When I was a kid and had a question, my mom always encouraged resourcefulness by telling me to “go look it up” in a dictionary or our encyclopedias. And while I would do as she commanded with just a teensy bit of attitude, her insistence that I learn to become more self-sufficient—except when it came to my creative culinary adventures using an oven—was one of the most valuable gifts she gave me. (And it’s also how I learned to properly pronounce “subtle” before I ended up sounding like some kind of rube.)

Yes, it’s wonderful to ask for help and sometimes that is the best and only way to overcome the seemingly insurmountable obstacles on our hero’s journey. However, those times when we give up too soon and assume a mantle of helplessness, we miss out on honing our own innate love of puzzle-cracking and the triumphant joy of figuring it out on our own.

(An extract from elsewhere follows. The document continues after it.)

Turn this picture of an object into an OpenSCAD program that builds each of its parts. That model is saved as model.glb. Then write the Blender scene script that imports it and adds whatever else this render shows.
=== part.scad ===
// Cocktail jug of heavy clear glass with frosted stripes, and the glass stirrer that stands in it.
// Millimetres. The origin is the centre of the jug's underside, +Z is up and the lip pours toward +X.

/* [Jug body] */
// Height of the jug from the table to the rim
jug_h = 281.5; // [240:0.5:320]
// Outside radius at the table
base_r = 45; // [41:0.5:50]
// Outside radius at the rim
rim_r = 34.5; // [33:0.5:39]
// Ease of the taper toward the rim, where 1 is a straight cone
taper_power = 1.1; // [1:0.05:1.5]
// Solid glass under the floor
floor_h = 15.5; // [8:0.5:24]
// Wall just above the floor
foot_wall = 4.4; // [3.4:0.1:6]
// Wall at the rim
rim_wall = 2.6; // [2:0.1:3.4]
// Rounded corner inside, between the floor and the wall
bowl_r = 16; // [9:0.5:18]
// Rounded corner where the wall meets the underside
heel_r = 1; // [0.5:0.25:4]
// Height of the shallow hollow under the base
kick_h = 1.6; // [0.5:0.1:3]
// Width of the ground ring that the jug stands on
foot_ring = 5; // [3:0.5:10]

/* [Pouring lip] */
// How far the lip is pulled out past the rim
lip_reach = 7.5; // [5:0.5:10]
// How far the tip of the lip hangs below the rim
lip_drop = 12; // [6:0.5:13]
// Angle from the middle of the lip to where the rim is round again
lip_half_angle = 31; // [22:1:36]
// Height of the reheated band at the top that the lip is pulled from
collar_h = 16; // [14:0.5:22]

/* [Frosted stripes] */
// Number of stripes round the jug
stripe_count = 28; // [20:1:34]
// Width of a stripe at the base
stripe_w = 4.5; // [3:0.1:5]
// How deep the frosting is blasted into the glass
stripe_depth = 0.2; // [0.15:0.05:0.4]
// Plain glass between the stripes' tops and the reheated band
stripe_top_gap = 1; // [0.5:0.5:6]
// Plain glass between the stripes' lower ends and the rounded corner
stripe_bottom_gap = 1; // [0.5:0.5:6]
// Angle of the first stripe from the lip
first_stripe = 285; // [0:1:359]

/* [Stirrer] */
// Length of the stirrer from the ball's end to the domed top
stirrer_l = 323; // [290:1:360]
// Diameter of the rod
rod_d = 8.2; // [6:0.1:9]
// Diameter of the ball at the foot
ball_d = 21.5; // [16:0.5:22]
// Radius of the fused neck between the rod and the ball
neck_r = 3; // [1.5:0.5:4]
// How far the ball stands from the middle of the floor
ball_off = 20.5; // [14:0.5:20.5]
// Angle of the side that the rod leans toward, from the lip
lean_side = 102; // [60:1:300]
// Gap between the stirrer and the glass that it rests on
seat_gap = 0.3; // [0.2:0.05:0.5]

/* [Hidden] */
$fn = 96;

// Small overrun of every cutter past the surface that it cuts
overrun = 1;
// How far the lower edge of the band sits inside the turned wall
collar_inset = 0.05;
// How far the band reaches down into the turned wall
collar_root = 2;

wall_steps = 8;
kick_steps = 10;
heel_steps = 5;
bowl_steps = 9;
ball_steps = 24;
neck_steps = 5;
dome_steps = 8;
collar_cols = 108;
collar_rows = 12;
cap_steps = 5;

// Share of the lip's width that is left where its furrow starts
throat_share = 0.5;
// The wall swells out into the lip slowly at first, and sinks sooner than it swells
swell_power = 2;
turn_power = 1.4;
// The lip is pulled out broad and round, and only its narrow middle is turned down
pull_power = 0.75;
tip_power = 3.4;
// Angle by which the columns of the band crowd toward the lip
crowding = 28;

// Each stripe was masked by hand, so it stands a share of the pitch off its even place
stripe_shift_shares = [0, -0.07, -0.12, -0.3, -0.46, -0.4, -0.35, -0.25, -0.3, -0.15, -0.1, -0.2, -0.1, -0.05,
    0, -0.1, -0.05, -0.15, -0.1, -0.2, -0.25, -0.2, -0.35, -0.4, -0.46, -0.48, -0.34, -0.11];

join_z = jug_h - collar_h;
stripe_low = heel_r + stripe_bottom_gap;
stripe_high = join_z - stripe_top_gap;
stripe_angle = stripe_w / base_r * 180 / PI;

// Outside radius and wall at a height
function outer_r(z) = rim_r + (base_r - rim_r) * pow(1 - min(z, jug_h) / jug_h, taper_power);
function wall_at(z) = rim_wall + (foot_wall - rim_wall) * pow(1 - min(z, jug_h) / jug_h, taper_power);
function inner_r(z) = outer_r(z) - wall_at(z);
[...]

Resourcefulness is a muscle you can build, but only if you try. So if you struggle with being resourceful, the next time you find yourself looking for a recommendation for a great virtual assistant, advice on how to get a cherry pie stain out of your shirt, or where to find your login for your web hosting provider, instead of doing what you always do to find the information, try to do it differently. Try finding it yourself or leveraging your network in a totally different way. Running your own successful business not only requires passion and tenacity, but creativity and the ability “to deal well with new or difficult situations and to find solutions to problems,” which is literally the definition of “resourceful.”

How do I know? Well, I looked it up, of course.